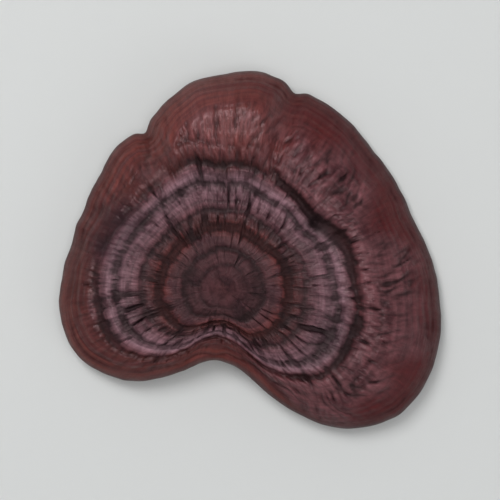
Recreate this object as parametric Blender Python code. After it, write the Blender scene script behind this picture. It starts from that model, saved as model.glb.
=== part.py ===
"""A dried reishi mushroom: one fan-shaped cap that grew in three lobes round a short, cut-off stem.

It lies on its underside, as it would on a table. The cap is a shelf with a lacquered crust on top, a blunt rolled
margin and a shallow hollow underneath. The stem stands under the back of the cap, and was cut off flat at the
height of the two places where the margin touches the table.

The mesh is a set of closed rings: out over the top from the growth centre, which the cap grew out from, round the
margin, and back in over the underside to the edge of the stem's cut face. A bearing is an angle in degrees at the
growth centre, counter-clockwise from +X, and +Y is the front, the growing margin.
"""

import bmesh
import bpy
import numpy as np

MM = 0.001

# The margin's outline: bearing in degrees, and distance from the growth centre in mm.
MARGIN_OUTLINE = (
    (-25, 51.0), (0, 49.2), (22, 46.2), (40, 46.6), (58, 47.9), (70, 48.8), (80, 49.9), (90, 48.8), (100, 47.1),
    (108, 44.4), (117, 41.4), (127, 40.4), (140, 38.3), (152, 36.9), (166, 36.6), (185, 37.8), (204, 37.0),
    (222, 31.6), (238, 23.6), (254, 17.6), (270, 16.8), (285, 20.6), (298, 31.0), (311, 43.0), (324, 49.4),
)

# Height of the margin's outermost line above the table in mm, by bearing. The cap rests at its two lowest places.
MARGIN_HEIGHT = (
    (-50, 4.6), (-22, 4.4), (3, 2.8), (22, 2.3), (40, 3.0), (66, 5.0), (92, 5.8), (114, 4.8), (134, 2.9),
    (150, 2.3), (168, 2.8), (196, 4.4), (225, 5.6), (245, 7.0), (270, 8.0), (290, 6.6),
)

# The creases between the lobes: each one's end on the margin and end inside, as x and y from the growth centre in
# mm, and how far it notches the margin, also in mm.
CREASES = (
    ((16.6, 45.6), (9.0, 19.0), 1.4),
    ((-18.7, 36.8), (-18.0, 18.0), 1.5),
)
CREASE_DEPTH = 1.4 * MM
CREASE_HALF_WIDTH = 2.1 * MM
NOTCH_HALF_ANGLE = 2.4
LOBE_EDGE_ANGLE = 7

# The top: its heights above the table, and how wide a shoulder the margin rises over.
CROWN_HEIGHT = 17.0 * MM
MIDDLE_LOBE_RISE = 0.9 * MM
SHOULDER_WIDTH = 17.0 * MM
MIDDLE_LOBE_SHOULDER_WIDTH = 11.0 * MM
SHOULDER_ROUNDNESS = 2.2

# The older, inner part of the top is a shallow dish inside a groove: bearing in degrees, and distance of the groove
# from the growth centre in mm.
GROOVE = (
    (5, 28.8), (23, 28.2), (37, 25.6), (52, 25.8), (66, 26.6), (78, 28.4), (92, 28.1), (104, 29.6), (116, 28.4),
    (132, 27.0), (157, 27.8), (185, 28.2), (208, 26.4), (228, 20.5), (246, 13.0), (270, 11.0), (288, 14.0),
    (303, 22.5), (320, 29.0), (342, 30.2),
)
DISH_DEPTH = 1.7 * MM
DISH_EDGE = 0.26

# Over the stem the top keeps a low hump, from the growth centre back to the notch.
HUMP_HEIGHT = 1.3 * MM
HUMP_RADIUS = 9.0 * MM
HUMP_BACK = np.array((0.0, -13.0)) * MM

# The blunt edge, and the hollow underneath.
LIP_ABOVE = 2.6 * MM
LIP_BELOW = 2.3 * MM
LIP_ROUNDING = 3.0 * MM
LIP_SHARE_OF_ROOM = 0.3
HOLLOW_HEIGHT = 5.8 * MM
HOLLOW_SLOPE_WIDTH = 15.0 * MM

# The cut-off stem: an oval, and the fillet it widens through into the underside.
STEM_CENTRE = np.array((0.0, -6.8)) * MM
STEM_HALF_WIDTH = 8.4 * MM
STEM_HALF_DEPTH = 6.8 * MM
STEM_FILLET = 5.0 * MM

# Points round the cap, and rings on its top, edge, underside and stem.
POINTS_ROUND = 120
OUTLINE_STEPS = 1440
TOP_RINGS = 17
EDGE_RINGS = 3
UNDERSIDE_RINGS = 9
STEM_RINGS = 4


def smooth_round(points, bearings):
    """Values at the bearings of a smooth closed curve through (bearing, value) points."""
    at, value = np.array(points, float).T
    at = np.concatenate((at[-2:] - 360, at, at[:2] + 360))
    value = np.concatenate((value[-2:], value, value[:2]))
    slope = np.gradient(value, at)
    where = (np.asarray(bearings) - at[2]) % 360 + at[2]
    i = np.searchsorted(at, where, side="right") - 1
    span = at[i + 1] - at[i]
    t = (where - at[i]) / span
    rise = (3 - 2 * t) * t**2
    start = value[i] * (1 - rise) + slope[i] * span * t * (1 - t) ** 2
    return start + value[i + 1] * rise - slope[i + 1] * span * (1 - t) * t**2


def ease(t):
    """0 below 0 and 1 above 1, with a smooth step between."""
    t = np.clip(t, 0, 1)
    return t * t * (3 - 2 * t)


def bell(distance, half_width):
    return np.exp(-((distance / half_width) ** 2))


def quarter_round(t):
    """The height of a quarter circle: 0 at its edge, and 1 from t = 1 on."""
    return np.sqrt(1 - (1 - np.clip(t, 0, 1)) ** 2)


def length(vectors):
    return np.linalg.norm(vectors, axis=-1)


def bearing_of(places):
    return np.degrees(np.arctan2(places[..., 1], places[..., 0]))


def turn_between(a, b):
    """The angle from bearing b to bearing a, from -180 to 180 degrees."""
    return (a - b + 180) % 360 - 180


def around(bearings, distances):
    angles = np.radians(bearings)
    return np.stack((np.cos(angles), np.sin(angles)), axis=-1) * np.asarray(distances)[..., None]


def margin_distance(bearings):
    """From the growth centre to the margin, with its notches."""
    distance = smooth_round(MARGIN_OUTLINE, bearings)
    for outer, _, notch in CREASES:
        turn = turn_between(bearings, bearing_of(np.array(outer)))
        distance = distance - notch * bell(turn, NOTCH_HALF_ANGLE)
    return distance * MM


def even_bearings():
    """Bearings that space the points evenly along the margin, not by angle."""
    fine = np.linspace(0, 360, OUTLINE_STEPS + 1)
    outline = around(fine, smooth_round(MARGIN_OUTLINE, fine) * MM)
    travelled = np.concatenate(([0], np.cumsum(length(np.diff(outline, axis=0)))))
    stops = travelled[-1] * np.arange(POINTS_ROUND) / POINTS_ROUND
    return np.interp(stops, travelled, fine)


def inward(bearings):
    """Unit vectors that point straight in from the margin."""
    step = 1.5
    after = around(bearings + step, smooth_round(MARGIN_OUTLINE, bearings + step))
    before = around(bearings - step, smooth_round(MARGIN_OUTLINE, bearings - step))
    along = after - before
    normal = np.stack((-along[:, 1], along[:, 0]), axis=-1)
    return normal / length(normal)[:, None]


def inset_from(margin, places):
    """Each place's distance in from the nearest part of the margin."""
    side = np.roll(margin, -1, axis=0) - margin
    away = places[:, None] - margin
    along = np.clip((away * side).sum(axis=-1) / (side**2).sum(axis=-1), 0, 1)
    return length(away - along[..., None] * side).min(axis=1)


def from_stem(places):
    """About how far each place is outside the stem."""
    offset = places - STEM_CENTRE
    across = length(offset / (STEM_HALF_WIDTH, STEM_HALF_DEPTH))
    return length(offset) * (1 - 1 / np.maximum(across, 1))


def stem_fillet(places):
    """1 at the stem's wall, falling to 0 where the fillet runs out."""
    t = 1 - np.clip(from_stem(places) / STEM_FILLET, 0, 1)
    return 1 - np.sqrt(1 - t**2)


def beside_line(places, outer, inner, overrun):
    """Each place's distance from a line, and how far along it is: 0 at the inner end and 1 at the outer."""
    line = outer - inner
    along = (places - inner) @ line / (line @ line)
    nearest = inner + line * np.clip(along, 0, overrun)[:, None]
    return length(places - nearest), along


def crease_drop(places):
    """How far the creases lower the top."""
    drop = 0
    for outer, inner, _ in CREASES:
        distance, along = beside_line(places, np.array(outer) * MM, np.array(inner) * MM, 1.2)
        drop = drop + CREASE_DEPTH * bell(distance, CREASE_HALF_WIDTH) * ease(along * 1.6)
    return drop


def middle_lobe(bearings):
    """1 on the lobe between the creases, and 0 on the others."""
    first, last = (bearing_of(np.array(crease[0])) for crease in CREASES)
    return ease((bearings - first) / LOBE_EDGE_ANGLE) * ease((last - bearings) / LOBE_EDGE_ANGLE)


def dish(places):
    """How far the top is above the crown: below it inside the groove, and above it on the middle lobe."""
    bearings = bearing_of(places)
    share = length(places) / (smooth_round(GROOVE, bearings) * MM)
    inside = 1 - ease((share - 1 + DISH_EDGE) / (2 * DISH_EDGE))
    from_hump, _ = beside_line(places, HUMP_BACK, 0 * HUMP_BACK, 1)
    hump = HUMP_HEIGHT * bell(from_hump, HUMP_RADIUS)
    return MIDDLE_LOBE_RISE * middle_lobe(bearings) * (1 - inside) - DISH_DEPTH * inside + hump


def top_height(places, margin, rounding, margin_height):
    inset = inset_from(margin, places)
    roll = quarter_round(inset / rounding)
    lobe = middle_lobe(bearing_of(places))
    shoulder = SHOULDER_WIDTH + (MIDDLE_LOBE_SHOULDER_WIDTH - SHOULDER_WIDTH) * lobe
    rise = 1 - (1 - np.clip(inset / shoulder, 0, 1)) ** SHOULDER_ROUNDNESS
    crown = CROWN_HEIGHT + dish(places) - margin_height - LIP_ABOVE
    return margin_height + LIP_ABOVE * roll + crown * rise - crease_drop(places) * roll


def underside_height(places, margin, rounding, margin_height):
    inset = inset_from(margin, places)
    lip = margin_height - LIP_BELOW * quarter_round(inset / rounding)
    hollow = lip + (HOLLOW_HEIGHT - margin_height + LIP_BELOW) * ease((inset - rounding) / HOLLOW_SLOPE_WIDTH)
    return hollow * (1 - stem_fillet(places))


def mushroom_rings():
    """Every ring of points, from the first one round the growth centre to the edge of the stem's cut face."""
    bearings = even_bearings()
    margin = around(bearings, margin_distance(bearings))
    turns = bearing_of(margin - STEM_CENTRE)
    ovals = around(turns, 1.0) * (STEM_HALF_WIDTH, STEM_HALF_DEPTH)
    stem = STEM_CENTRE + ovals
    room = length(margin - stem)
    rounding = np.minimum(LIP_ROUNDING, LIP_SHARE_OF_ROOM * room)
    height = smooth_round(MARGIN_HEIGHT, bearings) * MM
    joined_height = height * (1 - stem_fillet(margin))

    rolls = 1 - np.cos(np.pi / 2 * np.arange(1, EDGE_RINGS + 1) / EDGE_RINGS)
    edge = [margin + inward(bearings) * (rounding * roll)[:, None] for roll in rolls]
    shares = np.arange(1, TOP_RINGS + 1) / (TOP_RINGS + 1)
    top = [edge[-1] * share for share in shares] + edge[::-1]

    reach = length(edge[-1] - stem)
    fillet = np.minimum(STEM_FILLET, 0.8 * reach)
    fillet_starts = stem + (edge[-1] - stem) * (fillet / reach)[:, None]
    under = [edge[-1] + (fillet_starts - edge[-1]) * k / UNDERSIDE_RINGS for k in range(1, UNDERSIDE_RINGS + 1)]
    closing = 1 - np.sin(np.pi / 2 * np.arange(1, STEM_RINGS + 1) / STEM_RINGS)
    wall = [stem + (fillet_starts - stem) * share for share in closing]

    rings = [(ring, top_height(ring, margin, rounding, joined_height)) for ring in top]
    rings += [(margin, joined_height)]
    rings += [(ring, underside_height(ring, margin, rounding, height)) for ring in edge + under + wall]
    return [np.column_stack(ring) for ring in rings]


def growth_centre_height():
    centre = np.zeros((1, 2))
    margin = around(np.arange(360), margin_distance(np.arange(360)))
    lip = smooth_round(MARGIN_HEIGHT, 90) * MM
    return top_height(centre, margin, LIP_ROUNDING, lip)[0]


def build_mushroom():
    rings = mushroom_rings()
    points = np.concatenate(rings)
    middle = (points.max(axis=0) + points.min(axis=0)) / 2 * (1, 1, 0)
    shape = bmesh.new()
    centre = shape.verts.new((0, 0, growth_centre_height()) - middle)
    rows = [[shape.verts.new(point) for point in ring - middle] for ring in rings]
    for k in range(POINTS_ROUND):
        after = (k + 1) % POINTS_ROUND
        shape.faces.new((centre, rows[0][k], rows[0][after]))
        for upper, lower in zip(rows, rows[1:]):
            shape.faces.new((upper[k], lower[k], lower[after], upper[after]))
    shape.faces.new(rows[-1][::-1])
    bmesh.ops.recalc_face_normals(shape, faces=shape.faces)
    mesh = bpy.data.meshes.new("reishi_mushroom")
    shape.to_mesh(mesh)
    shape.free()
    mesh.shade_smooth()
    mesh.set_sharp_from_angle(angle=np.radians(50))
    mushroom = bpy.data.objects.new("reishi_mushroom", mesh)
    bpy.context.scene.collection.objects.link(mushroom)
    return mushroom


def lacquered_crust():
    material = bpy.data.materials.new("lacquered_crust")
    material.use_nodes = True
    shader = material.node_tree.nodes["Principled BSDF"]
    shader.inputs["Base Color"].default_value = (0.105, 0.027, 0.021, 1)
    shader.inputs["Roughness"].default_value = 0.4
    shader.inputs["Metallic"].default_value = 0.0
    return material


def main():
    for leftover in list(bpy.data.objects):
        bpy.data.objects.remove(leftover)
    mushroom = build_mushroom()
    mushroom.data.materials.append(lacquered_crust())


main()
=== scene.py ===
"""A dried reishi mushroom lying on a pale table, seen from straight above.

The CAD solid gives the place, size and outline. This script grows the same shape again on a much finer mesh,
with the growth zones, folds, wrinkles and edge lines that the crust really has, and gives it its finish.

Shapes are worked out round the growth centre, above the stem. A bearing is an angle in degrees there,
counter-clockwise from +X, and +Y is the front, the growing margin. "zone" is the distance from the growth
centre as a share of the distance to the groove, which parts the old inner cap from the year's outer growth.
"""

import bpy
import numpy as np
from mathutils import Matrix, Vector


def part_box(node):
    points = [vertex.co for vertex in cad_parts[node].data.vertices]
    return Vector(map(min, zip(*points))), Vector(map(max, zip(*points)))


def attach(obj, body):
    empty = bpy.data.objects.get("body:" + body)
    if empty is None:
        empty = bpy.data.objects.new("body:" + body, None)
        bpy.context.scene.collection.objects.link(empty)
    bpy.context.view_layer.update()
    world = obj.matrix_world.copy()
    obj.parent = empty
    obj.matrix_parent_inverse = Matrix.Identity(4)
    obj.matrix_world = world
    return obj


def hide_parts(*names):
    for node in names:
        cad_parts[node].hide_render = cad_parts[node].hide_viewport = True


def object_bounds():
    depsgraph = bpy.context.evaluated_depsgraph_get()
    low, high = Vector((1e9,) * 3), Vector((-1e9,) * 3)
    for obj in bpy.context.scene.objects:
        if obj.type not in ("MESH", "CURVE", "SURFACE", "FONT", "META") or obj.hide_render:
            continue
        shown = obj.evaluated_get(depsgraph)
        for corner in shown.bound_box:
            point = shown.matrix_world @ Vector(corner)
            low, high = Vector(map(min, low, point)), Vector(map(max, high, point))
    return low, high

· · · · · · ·

**Exercise**
Repeat, exactly as they stand above, the lines from the line with "return mushroom" to the line with "depsgraph = bpy.context.evaluated_depsgraph_get()", both lines included.

**Completed exercise**
    return mushroom


def lacquered_crust():
    material = bpy.data.materials.new("lacquered_crust")
    material.use_nodes = True
    shader = material.node_tree.nodes["Principled BSDF"]
    shader.inputs["Base Color"].default_value = (0.105, 0.027, 0.021, 1)
    shader.inputs["Roughness"].default_value = 0.4
    shader.inputs["Metallic"].default_value = 0.0
    return material


def main():
    for leftover in list(bpy.data.objects):
        bpy.data.objects.remove(leftover)
    mushroom = build_mushroom()
    mushroom.data.materials.append(lacquered_crust())


main()
=== scene.py ===
"""A dried reishi mushroom lying on a pale table, seen from straight above.

The CAD solid gives the place, size and outline. This script grows the same shape again on a much finer mesh,
with the growth zones, folds, wrinkles and edge lines that the crust really has, and gives it its finish.

Shapes are worked out round the growth centre, above the stem. A bearing is an angle in degrees there,
counter-clockwise from +X, and +Y is the front, the growing margin. "zone" is the distance from the growth
centre as a share of the distance to the groove, which parts the old inner cap from the year's outer growth.
"""

import bpy
import numpy as np
from mathutils import Matrix, Vector


def part_box(node):
    points = [vertex.co for vertex in cad_parts[node].data.vertices]
    return Vector(map(min, zip(*points))), Vector(map(max, zip(*points)))


def attach(obj, body):
    empty = bpy.data.objects.get("body:" + body)
    if empty is None:
        empty = bpy.data.objects.new("body:" + body, None)
        bpy.context.scene.collection.objects.link(empty)
    bpy.context.view_layer.update()
    world = obj.matrix_world.copy()
    obj.parent = empty
    obj.matrix_parent_inverse = Matrix.Identity(4)
    obj.matrix_world = world
    return obj


def hide_parts(*names):
    for node in names:
        cad_parts[node].hide_render = cad_parts[node].hide_viewport = True


def object_bounds():
    depsgraph = bpy.context.evaluated_depsgraph_get()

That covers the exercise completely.